** Begin **

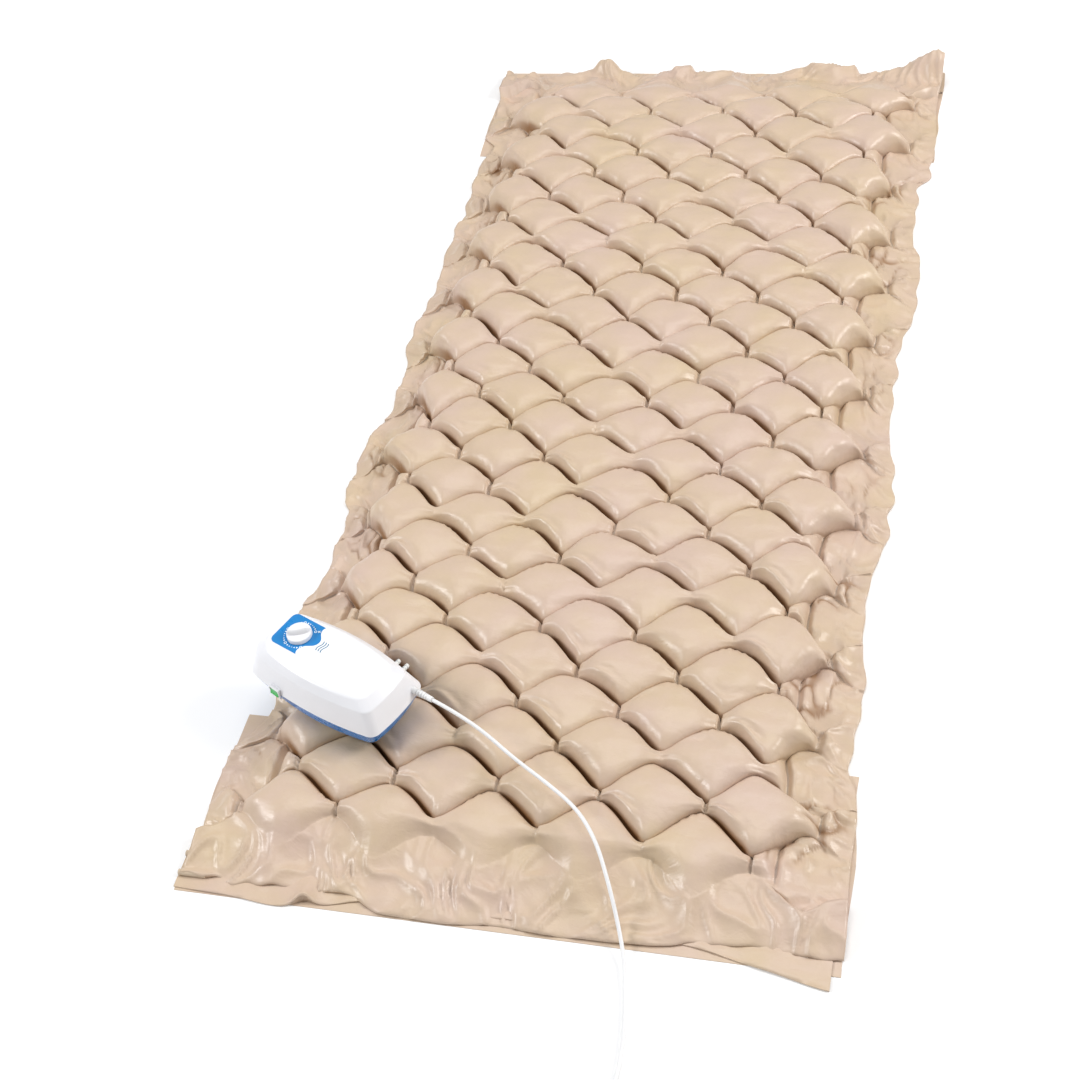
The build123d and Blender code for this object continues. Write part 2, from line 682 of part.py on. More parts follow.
dist_z = case_t + 17.0
with BuildPart() as distributor_body:
    with BuildSketch(Plane.XY.offset(dist_z)):
        with Locations((dist_x, dist_y)):
            Circle(16.0)
    extrude(amount=15)
    with BuildSketch(Plane.XY.offset(dist_z + 2)):
        with Locations((dist_x, dist_y)):
            Circle(13.0)
    extrude(amount=8, mode=Mode.SUBTRACT)
    with BuildSketch(Plane.XY.offset(dist_z - 1)):
        with Locations((dist_x, dist_y)):
            Circle(3.2)
    extrude(amount=4, mode=Mode.SUBTRACT)
    # one inlet stem and two outlet stems on the lid
    with BuildSketch(Plane.XY.offset(dist_z + 15)):
        with Locations((dist_x - 9, dist_y - 3), (dist_x + 1, dist_y + 9), (dist_x + 9, dist_y + 2)):
            Circle(1.9)
    extrude(amount=8)
keep(distributor_body, "distributor_body", pump_at)

with BuildPart() as distributor_rotor:
    with BuildSketch(Plane.XY.offset(dist_z + 2.4)):
        with Locations((dist_x, dist_y)):
            Circle(12.6)
            Circle(2.0, mode=Mode.SUBTRACT)
        with Locations((dist_x + 7.5, dist_y)):
            SlotOverall(8, 3, mode=Mode.SUBTRACT)
    extrude(amount=7.2)
keep(distributor_rotor, "distributor_rotor", pump_at)

with BuildPart() as motor_shaft:
    with BuildSketch(Plane.XY.offset(case_t + 15.3)):
        with Locations((dist_x, dist_y)):
            Circle(2.0)
    extrude(amount=dist_z + 9.0 - case_t - 15.3)
keep(motor_shaft, "motor_shaft", pump_at)

# outlet nozzles through the back wall
back_y = 62.0


def outlet(x, z):
    with BuildPart() as noz:
        with BuildSketch(Plane((x, 46, z), x_dir=(-1, 0, 0), z_dir=(0, 1, 0))):
            Circle(7.5)
        extrude(amount=4.5)
        with BuildSketch(Plane((x, 50.5, z), x_dir=(-1, 0, 0), z_dir=(0, 1, 0))):
            Circle(5.5)
        extrude(amount=14)
        with BuildSketch(Plane((x, 64.5, z), x_dir=(-1, 0, 0), z_dir=(0, 1, 0))):
            Circle(3.0)
        extrude(amount=11.5)
        for k in range(2):
            with BuildSketch(Plane((x, 68.0 + 4.0 * k, z), x_dir=(-1, 0, 0), z_dir=(0, 1, 0))):
                Circle(3.7)
            extrude(amount=3.0, taper=12)
        with BuildSketch(Plane((x, 38, z), x_dir=(-1, 0, 0), z_dir=(0, 1, 0))):
            Circle(1.9)
        extrude(amount=8)
        with BuildSketch(Plane((x, 37, z), x_dir=(-1, 0, 0), z_dir=(0, 1, 0))):
            Circle(1.2)
        extrude(amount=60, mode=Mode.SUBTRACT)
    return noz


keep(outlet(*nozzle_at[0]), "outlet_nozzle_a", pump_at)
keep(outlet(*nozzle_at[1]), "outlet_nozzle_b", pump_at)

# soft hoses inside the case, each pushed over two stems
hose_r, hose_bore = 3.1, 1.9
hose_paths = [
    # each chamber: one to the distributor, one to the pressure valve
    [(15, -43.5, 46.5), (15, -43.5, 60), (44, -38, 63), (70, -22, 60), (71, -5, 53), (71, -5, 37.5)],
    [(15, 43.5, 46.5), (15, 43.5, 60), (-6, 36, 63), (-28, 18, 57), (-38, 14, 48), (-46, 14, 48)],
    # the distributor to the outlets
    [(81, 7, 37.5), (81, 7, 50), (76, 16, 56), (66, 22, 43), (59, 25, 30), (58, 33, 22), (58, 43, 22)],
    [(89, 0, 37.5), (89, 0, 50), (88, 14, 54), (82, 23, 41), (75, 26, 29), (74, 34, 22), (74, 43, 22)],
]


def smooth_run(pts, least):
    """Straight runs joined by tangent arcs as large as the runs allow."""
    vs = [Vector(*p) for p in pts]
    radii = []
    for k in range(1, len(vs) - 1):
        a, b = vs[k] - vs[k - 1], vs[k + 1] - vs[k]
        turn = math.radians(a.get_angle(b))
        radii.append(0.45 * min(a.length, b.length) / math.tan(turn / 2))
    return FilletPolyline(*vs, radius=radii), radii, min(radii) >= least


def tube_along(pts, r_out, r_in=0.0, least=0.0, name=""):
    with BuildPart() as tube:
        with BuildLine():
            line, radii, fine = smooth_run(pts, least)
        with BuildSketch(Plane(line @ 0, z_dir=line % 0)):
            Circle(r_out)
            if r_in:
                Circle(r_in, mode=Mode.SUBTRACT)
        sweep()
    area = math.pi * (r_out ** 2 - r_in ** 2)
    print(name, "length %.1f" % line.length, "radii", [round(r) for r in radii],
          "ok" if fine else "TOO TIGHT", "volume ratio %.4f" % (tube.part.volume / area / line.length))
    return tube, line.length


hoses = [tube_along(pts, hose_r, hose_bore + 0.02, 6.0, "hose %d" % n)[0].part
         for n, pts in enumerate(hose_paths)]
with BuildPart() as internal_hoses:
    for one in hoses:
        add(one)
keep(internal_hoses, "internal_hoses", pump_at)

# ------------------------------ mains side ----------------------------------

with BuildPart() as strain_relief:
    collar_x, cone_x = 117.0, 126.5
    with BuildSketch(Plane((collar_x, relief_y, relief_z), x_dir=(0, 1, 0), z_dir=(1, 0, 0))):
        Circle(5.8)
    extrude(amount=-2.6)
    with BuildSketch(Plane((collar_x, relief_y, relief_z), x_dir=(0, 1, 0), z_dir=(1, 0, 0))):
        Circle(4.5)
    extrude(amount=cone_x - collar_x)
    tip_x = cone_x + relief_len
    with BuildSketch(Plane((cone_x, relief_y, relief_z), x_dir=(0, 1, 0), z_dir=(1, 0, 0))):
        Circle(5.4)
    with BuildSketch(Plane((tip_x, relief_y, relief_z), x_dir=(0, 1, 0), z_dir=(1, 0, 0))):
        Circle(3.9)
    loft()
    # grooves that let it bend
    for k in range(5):
        gx = cone_x + 3.2 + 4.4 * k
        with BuildSketch(Plane((gx, relief_y, relief_z), x_dir=(0, 1, 0), z_dir=(1, 0, 0))):
            Circle(7)
            Circle(3.5, mode=Mode.SUBTRACT)
        extrude(amount=1.7, mode=Mode.SUBTRACT)
keep(strain_relief, "strain_relief", pump_at)

with BuildPart() as cord_clamp:
    with BuildSketch(Plane((98, relief_y, relief_z - 1.0), x_dir=(0, 1, 0), z_dir=(1, 0, 0))):
        RectangleRounded(12, 9, 1.5)
    extrude(amount=7)
keep(cord_clamp, "cord_clamp", pump_at)

with BuildPart() as terminal_block:
    with BuildSketch(Plane.XY.offset(44)):
        with Locations((74, 36)):
            Rectangle(22, 12)
    extrude(amount=11)
    chamfer(terminal_block.edges().filter_by(Axis.Z), 1)
    with BuildSketch(Plane.XY.offset(51)):
        with Locations((68, 36), (80, 36)):
            Circle(2)
    extrude(amount=6, mode=Mode.SUBTRACT)
keep(terminal_block, "terminal_block", pump_at)

with BuildPart() as fuse:
    with BuildSketch(Plane((44, 24, 56), x_dir=(0, 1, 0), z_dir=(1, 0, 0))):
        Circle(2.6)
    extrude(amount=20)
keep(fuse, "fuse", pump_at)

wire_paths = [
    [(98, 37.5, 40.5), (93.5, 37.5, 40.5), (89.5, 37.2, 47.6), (85, 37.2, 47.6)],
    [(98, 34.6, 40.5), (93.5, 34.6, 40.5), (89.5, 34.2, 46.6), (85, 34.2, 46.6)],
    [(63, 36, 48), (57, 36, 48), (50, 22, 50), (47.5, 9, 47.5), (47.5, 4, 45.5)],
    [(63, 34, 52), (56, 34, 52), (30, 24, 58), (-10, 2, 56), (-38, -14, 44), (-48.8, -34, 35.5), (-50.6, -40.9, 33.9)],
]
wires = [tube_along(pts, 0.9, 0.0, 1.5, "wire %d" % n)[0].part
         for n, pts in enumerate(wire_paths)]
with BuildPart() as internal_wires:
    for one in wires:
        add(one)
keep(internal_wires, "internal_wires", pump_at)

# ------------------------------ base details --------------------------------

with BuildPart() as case_screws:
    with BuildSketch(Plane.XY.offset(0.4)):
        with Locations(*posts):
            Circle(3.1)
    extrude(amount=2.6)
    with BuildSketch(Plane.XY.offset(0.2)):
        with Locations(*posts):
            Rectangle(4.0, 0.9)
            Rectangle(0.9, 4.0)
    extrude(amount=1.4, mode=Mode.SUBTRACT)
    with BuildSketch(Plane.XY.offset(3.0)):
        with Locations(*posts):
            Circle(1.45)
    extrude(amount=41)
keep(case_screws, "case_screws", pump_at)

with BuildPart() as rubber_feet:
    with BuildSketch(Plane.XY.offset(-foot_h)):
        with Locations(*feet_at):
            Circle(8)
    extrude(amount=foot_h)
    fillet(rubber_feet.edges().group_by(Axis.Z)[0], 0.8)
keep(rubber_feet, "rubber_feet", pump_at)

with BuildPart() as intake_filter:
    with BuildSketch(Plane.XY.offset(case_t)):
        with Locations(filter_at):
            RectangleRounded(38, 28, 3)
    extrude(amount=4)
keep(intake_filter, "intake_filter", pump_at)

with BuildPart() as filter_cover:
    with BuildSketch(Plane.XY.offset(0.2)):
        with Locations(filter_at):
            RectangleRounded(33.6, 23.6, 2.8)
        with Locations((filter_at[0], filter_at[1])):
            with GridLocations(4.6, 20, 6, 1):
                SlotOverall(16, 2.2, rotation=90, mode=Mode.SUBTRACT)
    extrude(amount=2.3)
keep(filter_cover, "filter_cover", pump_at)

# ============================== power cord ==================================

# the strain relief's tip and the way it points, in the row frame
tip = pump_at * Pos(tip_x, relief_y, relief_z)
tip_v = Vector(*tip.position)
out_v = Vector(math.cos(math.radians(-24)), math.sin(math.radians(-24)), 0)
print("cord leaves at", [round(c, 1) for c in tip_v], "towards", [round(c, 3) for c in out_v])

floor_z = cord_d / 2 + 0.85
route = [
    tuple(tip_v),
    tuple(tip_v + out_v * 34),
    (-54.0, -757.0, 99.0),
    (-8.0, -784.0, 83.0),
    (44.0, -812.0, 73.5),
    (92.0, -845.0, 71.5),
    (126.0, -889.0, 71.0),
    (149.0, -935.0, 51.0),
    (166.0, -974.0, 22.0),
    (181.0, -1016.0, 6.0),
    (191.0, -1063.0, floor_z + 0.4),
    (199.0, -1112.0, floor_z),
    (202.0, -1159.0, floor_z),
    (202.0, -1200.0, floor_z),
]
cut = 4      # the cord is cut in two half way between points 3 and 4
half = tuple((Vector(*route[3]) + Vector(*route[4])) * 0.5)
upper_pts = route[:4] + [half]
lower_pts = [half] + route[4:]
for n in range(1, len(route)):
    print("run", n, round((Vector(*route[n]) - Vector(*route[n - 1])).length, 1))
power_cord_upper, len_upper = tube_along(upper_pts, cord_d / 2, 0.0, 5 * cord_d, "cord upper")
keep(power_cord_upper, "power_cord_upper")
power_cord_lower, len_lower = tube_along(lower_pts, cord_d / 2, 0.0, 5 * cord_d, "cord lower")
keep(power_cord_lower, "power_cord_lower")

# the put-away length: a neat round coil of two layers
coil_r = 30.0
coil_c = (202.0 + coil_r, -1236.0)
coil_half = 9.0
coil_top = floor_z + cord_d / 2 + 5.5
with BuildPart() as power_cord_coil:
    with BuildSketch(Plane.XY.offset(0.5)):
        with Locations(coil_c):
            Circle(coil_r + coil_half)
            Circle(coil_r - coil_half, mode=Mode.SUBTRACT)
    extrude(amount=coil_top + 0.35 - 0.5)
    with BuildSketch(Plane((202.0, -1200.0, floor_z), x_dir=(1, 0, 0), z_dir=(0, -1, 0))):
        Circle(cord_d / 2)
    extrude(amount=24)
    with BuildSketch(Plane((coil_c[0] + 40.0, coil_c[1] - coil_r, floor_z + 5.4), x_dir=(0, 1, 0), z_dir=(-1, 0, 0))):
        Circle(cord_d / 2)
    extrude(amount=24)
keep(power_cord_coil, "power_cord_coil")
print("cord length in the open %.0f" % (len_upper + len_lower))

plug_x0 = coil_c[0] + 40.0
plug_y, plug_z = coil_c[1] - coil_r, floor_z + 5.4
with BuildPart() as plug_body:
    with BuildSketch(Plane((plug_x0, plug_y, plug_z), x_dir=(0, 1, 0), z_dir=(1, 0, 0))):
        Circle(3.6)
    with BuildSketch(Plane((plug_x0 + 18, plug_y, plug_z), x_dir=(0, 1, 0), z_dir=(1, 0, 0))):
        Circle(5.0)
    loft()
    with BuildSketch(Plane((plug_x0 + 18, plug_y, plug_z), x_dir=(0, 1, 0), z_dir=(1, 0, 0))):
        RectangleRounded(16, 12, 5)
    with BuildSketch(Plane((plug_x0 + 34, plug_y, plug_z), x_dir=(0, 1, 0), z_dir=(1, 0, 0))):
        RectangleRounded(29, 16.5, 7)
    loft()
    with BuildSketch(Plane((plug_x0 + 34, plug_y, plug_z), x_dir=(0, 1, 0), z_dir=(1, 0, 0))):
        RectangleRounded(29, 16.5, 7)
    extrude(amount=8)
    fillet(plug_body.faces().sort_by(Axis.X)[-1].edges(), 1.2)
keep(plug_body, "plug_body")

with BuildPart() as plug_pins:
    with BuildSketch(Plane((plug_x0 + 42, plug_y, plug_z), x_dir=(0, 1, 0), z_dir=(1, 0, 0))):
        with Locations((-9.0, 0), (9.0, 0)):
            Circle(2.0)
    extrude(amount=19)
    fillet(plug_pins.faces().sort_by(Axis.X)[-1].edges(), 1.2)
keep(plug_pins, "plug_pins")

print(len(made), "pieces")
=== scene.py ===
import json
import math

import bpy
import numpy as np
from mathutils import Matrix, Vector


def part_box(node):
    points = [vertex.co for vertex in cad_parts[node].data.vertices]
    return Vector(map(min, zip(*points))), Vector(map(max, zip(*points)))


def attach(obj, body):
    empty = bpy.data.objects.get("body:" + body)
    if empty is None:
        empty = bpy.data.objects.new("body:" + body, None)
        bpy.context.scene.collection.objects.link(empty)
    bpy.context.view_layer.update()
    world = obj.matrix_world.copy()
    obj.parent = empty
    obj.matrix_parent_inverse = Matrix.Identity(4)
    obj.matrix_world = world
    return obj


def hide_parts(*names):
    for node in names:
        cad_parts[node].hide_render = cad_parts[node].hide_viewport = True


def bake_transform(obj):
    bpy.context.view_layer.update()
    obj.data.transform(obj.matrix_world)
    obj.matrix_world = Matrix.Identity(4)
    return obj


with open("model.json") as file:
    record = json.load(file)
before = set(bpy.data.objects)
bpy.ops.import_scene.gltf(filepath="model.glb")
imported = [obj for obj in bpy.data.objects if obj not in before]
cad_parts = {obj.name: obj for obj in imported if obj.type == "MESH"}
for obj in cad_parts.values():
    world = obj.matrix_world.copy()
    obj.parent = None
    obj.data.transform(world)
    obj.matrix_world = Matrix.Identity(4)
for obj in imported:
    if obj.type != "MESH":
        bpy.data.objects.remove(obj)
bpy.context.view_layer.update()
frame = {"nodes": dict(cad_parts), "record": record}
nodes = frame["nodes"]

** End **

TASK BRIEF: In the material above, locate the line containing "fillet(plug_pins.faces().sort_by(Axis.X)[-1].edges(), 1.2)" and the line containing "cad_parts[node].hide_render = cad_parts[node].hide_viewport". Transcribe exactly those two lines and every line between them, and nothing more.

FINISHED ANSWER:
    fillet(plug_pins.faces().sort_by(Axis.X)[-1].edges(), 1.2)
keep(plug_pins, "plug_pins")

print(len(made), "pieces")
=== scene.py ===
import json
import math

import bpy
import numpy as np
from mathutils import Matrix, Vector


def part_box(node):
    points = [vertex.co for vertex in cad_parts[node].data.vertices]
    return Vector(map(min, zip(*points))), Vector(map(max, zip(*points)))


def attach(obj, body):
    empty = bpy.data.objects.get("body:" + body)
    if empty is None:
        empty = bpy.data.objects.new("body:" + body, None)
        bpy.context.scene.collection.objects.link(empty)
    bpy.context.view_layer.update()
    world = obj.matrix_world.copy()
    obj.parent = empty
    obj.matrix_parent_inverse = Matrix.Identity(4)
    obj.matrix_world = world
    return obj


def hide_parts(*names):
    for node in names:
        cad_parts[node].hide_render = cad_parts[node].hide_viewport = True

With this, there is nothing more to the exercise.